Stated exercise: Review the material line by line. Identify and copy every line that contains the string "with".

════════════════════

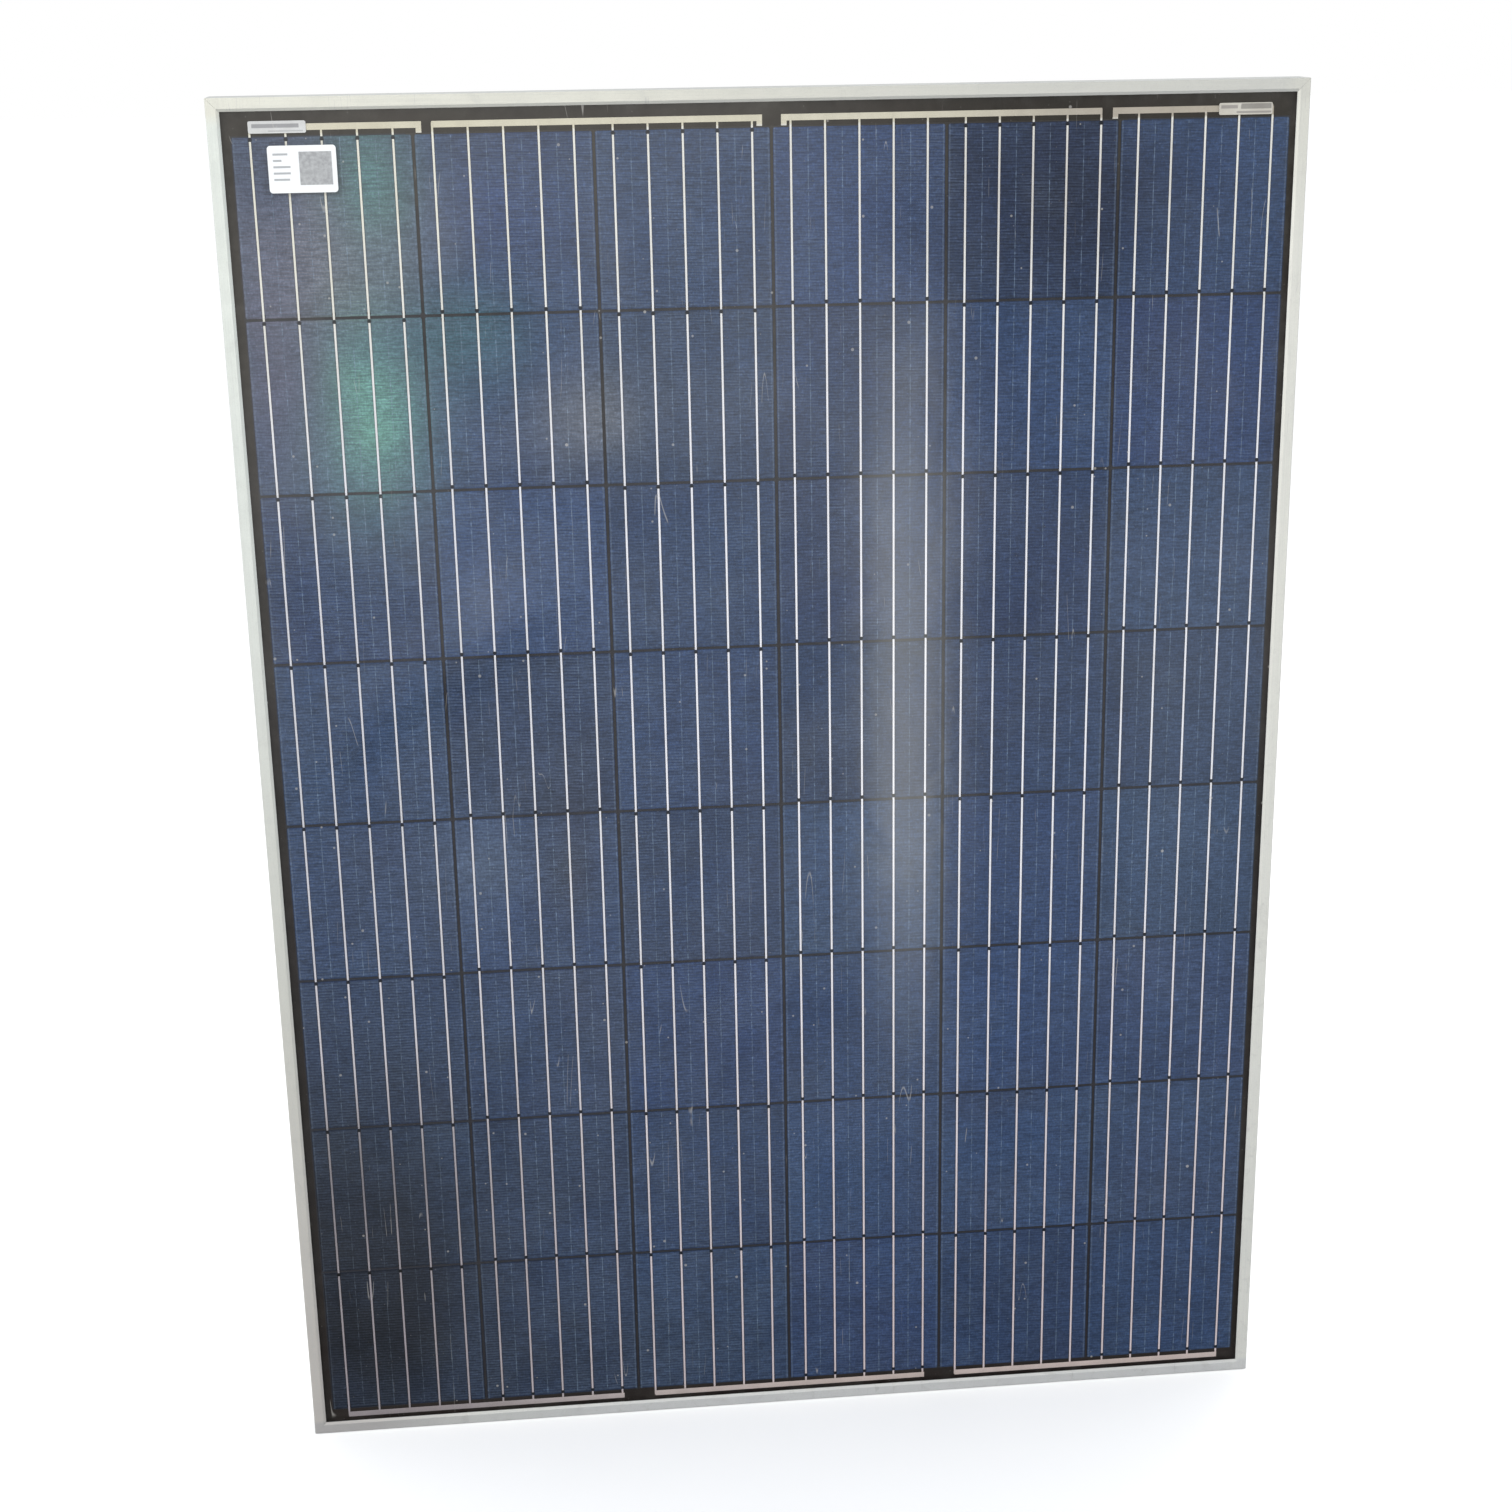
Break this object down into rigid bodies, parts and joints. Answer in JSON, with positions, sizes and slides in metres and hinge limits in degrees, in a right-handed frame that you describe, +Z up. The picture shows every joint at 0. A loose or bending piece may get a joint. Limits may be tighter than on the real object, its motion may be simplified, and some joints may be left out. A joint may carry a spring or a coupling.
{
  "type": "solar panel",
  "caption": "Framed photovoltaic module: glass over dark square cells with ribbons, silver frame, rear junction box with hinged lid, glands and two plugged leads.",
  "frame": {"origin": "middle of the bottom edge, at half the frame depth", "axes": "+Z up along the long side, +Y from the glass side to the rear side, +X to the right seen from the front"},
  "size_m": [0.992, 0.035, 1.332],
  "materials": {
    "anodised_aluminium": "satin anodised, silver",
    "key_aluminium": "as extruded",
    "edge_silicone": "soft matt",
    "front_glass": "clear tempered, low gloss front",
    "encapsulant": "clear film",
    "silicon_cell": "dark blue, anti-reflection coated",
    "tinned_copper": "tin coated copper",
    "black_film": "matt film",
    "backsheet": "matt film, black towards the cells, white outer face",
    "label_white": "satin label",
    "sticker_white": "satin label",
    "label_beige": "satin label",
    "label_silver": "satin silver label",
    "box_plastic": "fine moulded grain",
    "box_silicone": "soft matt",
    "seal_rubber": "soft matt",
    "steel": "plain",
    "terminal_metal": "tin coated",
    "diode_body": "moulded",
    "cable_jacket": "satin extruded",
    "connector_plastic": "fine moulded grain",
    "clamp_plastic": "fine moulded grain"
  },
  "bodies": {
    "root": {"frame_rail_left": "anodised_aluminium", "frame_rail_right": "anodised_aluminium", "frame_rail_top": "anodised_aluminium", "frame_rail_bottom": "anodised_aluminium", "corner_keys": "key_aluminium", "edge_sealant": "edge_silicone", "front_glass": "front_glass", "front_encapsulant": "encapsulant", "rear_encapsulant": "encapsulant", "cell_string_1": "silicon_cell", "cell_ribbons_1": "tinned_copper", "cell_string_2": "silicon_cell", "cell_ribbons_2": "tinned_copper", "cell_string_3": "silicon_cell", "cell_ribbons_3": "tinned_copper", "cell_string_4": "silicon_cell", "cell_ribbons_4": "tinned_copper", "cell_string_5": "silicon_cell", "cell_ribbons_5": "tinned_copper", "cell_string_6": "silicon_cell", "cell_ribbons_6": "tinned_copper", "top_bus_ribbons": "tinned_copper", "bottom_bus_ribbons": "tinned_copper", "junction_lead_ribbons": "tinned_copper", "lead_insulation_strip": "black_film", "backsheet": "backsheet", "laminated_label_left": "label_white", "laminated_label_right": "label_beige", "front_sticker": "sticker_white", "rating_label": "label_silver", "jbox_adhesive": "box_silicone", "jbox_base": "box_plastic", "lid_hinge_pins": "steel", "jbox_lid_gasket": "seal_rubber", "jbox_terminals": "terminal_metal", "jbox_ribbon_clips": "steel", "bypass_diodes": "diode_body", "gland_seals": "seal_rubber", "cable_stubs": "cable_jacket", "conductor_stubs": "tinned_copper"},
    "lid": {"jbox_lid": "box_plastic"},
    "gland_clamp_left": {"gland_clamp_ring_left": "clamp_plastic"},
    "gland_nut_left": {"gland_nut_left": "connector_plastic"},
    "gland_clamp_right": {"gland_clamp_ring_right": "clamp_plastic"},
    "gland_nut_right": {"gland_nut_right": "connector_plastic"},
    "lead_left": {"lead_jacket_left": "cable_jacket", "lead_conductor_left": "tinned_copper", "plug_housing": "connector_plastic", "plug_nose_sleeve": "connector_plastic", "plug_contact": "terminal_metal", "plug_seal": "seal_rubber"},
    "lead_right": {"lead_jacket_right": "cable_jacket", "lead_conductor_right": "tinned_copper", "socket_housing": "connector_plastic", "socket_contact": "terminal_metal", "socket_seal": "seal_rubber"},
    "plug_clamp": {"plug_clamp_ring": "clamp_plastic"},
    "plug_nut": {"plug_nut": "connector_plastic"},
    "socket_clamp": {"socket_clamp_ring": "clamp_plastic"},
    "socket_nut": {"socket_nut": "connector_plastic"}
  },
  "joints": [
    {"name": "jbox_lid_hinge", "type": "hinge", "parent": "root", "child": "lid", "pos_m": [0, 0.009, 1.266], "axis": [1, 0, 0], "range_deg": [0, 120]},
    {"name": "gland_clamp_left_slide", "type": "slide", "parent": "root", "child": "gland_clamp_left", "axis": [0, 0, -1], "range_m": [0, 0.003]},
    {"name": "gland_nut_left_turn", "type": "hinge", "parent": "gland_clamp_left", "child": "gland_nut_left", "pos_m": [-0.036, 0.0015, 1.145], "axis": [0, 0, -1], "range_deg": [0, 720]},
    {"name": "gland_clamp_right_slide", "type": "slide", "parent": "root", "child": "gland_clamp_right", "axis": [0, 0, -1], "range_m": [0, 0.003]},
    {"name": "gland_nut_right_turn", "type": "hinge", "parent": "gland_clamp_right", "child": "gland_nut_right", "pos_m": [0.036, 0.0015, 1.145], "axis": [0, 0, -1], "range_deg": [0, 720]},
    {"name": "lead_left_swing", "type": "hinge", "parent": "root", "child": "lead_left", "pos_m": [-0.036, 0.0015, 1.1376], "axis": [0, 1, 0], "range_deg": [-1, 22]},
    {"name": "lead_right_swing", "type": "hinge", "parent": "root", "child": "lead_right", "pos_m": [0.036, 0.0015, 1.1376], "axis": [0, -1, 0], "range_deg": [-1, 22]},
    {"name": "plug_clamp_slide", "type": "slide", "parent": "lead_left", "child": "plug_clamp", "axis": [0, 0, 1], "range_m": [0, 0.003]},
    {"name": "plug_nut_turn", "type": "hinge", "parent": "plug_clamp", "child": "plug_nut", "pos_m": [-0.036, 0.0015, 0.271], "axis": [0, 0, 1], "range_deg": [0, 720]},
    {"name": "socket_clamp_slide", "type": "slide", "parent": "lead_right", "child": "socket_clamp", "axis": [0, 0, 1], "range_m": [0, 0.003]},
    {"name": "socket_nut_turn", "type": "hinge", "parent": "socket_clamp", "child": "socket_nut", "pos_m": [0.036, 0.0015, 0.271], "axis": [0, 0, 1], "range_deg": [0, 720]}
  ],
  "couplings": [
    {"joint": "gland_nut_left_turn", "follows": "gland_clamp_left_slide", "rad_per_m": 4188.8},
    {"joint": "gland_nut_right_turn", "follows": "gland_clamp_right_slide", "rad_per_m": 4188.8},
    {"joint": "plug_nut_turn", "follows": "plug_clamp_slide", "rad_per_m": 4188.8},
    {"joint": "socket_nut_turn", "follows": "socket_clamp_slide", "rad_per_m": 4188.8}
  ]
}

════════════════════

Complete answer:
Break this object down into rigid bodies, parts and joints. Answer in JSON, with positions, sizes and slides in metres and hinge limits in degrees, in a right-handed frame that you describe, +Z up. The picture shows every joint at 0. A loose or bending piece may get a joint. Limits may be tighter than on the real object, its motion may be simplified, and some joints may be left out. A joint may carry a spring or a coupling.
  "caption": "Framed photovoltaic module: glass over dark square cells with ribbons, silver frame, rear junction box with hinged lid, glands and two plugged leads.",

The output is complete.